- Born: William Bullerwell 27 September 1916 Newcastle upon Tyne, England
- Died: 25 November 1977 (aged 61)
- Education: Durham University
- Awards: Fellow of the Royal Society (1972); FRSE (1973);

= William Bullerwell =

English geologist

William Bullerwell FRS FRSE MID (27 September 1916 – 25 November 1977) was a geologist and geophysicist. He was chief geophysicist and deputy director of the Institute of Geological Sciences in the UK. He was one of the first scientists to advocate the use of geothermal energy.

==Education and career==
Bullerwell was born at 57 Hunters Road, Newcastle-upon-Tyne. His father, John William Bullerwell, was a lecturer in physics at the Armstrong College in the city.

He studied at Rutherford College, then in 1934 went to the University of Durham (using an Earl Grey Scholarship) to study physics. He obtained a first class degree in physics in 1937.

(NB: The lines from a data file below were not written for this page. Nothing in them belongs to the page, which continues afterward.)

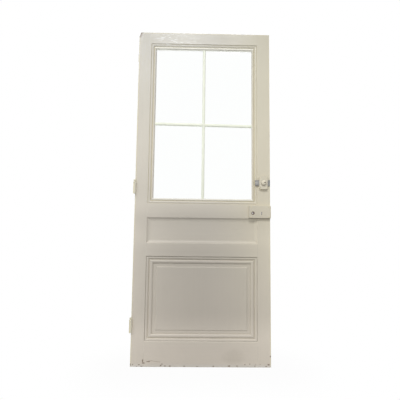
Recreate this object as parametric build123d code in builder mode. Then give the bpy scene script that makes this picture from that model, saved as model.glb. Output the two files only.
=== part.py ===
from build123d import *
from dataclasses import dataclass
from math import acos, asin, atan, cos, pi, radians, sin, tan
import os

# Antique interior door leaf: four panes above, a plain frieze panel and a raised lower panel.
# Sizes are in millimetres. Places on the leaf are measured from its hinge edge and from its foot,
# and depths from its front face, which looks along the negative Y axis.
# The origin is on the hinge axis, at the bearing face of the bottom hinge.

# Leaf
leaf_width = 880
leaf_height = 2180
leaf_thickness = 38
stile_flat = 81
bottom_rail_flat = 151
lower_opening_height = 531
middle_rail_flat = 82
frieze_opening_height = 165
lock_rail_flat = 89
top_rail_flat = 75

# Mouldings worked on the frame, from the flat to the sight edge
window_moulding = 36
frieze_moulding = 22
lower_moulding = 46
quirk_width = 5.5
quirk_depth = 5
fillet_depth = 2
fillet_width = 10
ovolo_width = 10
ovolo_depth = 7
window_groove = 2
lower_groove = 3
window_round_depth = 4
lower_round_depth = 3.5
sight_edge_depth = 10
hollow_lip = 0.8
back_ovolo = 10

# Panels and the grooves that hold them
panel_depth = 12.5
tongue_thickness = 9
groove_reach = 12
panel_play = 2
field_margin = 20
field_rise = 5
field_slope = 45

# Tenons
tenon_thickness = 12
tenon_length = 65
tenon_shoulder = 10
tenon_haunch = 26
tenon_end_gap = 1

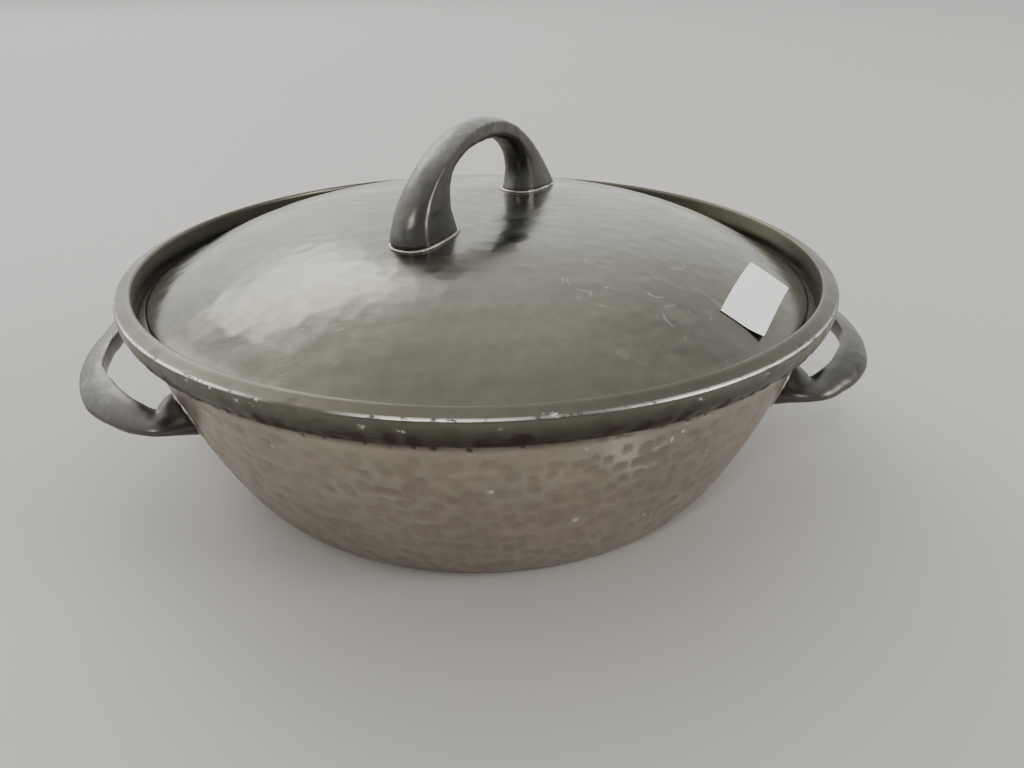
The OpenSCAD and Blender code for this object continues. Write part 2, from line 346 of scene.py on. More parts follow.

However, a family friend, the Rev John Campbell of Middleton, Northumberland, had instilled an early love of geology, and his interests lay clearly in that field, so he took a second degree in geology, graduating in 1939.

His career was interrupted by the World War II. He initially joined the Royal Artillery but was commandeered by the Ministry of Supply to advise on the use of magnetic detection to find iron ore. From here he was transferred to do early research on radar before returning to the army as a captain in the REME in charge of a radar battery. He was Mentioned in Dispatches.

Durham University awarded him a PhD in 1951.

Bullerwell began working as a geologist at the Institute of Geological Sciences in 1946. He became head of the geophysical unit in 1947. He rose to be deputy director in 1976.

==Awards and honours==
Bullerwell was elected a Fellow of the Royal Society (FRS) in 1972 and a Fellow of the Royal Society of Edinburgh in 1973.

The British Geophysical Association have an annual lecture to be given by a promising young geophysicist, named the Bullerwell Lecture in his honour.

==Personal life==
Bullerwell died at Kenilworth Court in Putney, London, on 25 November 1977.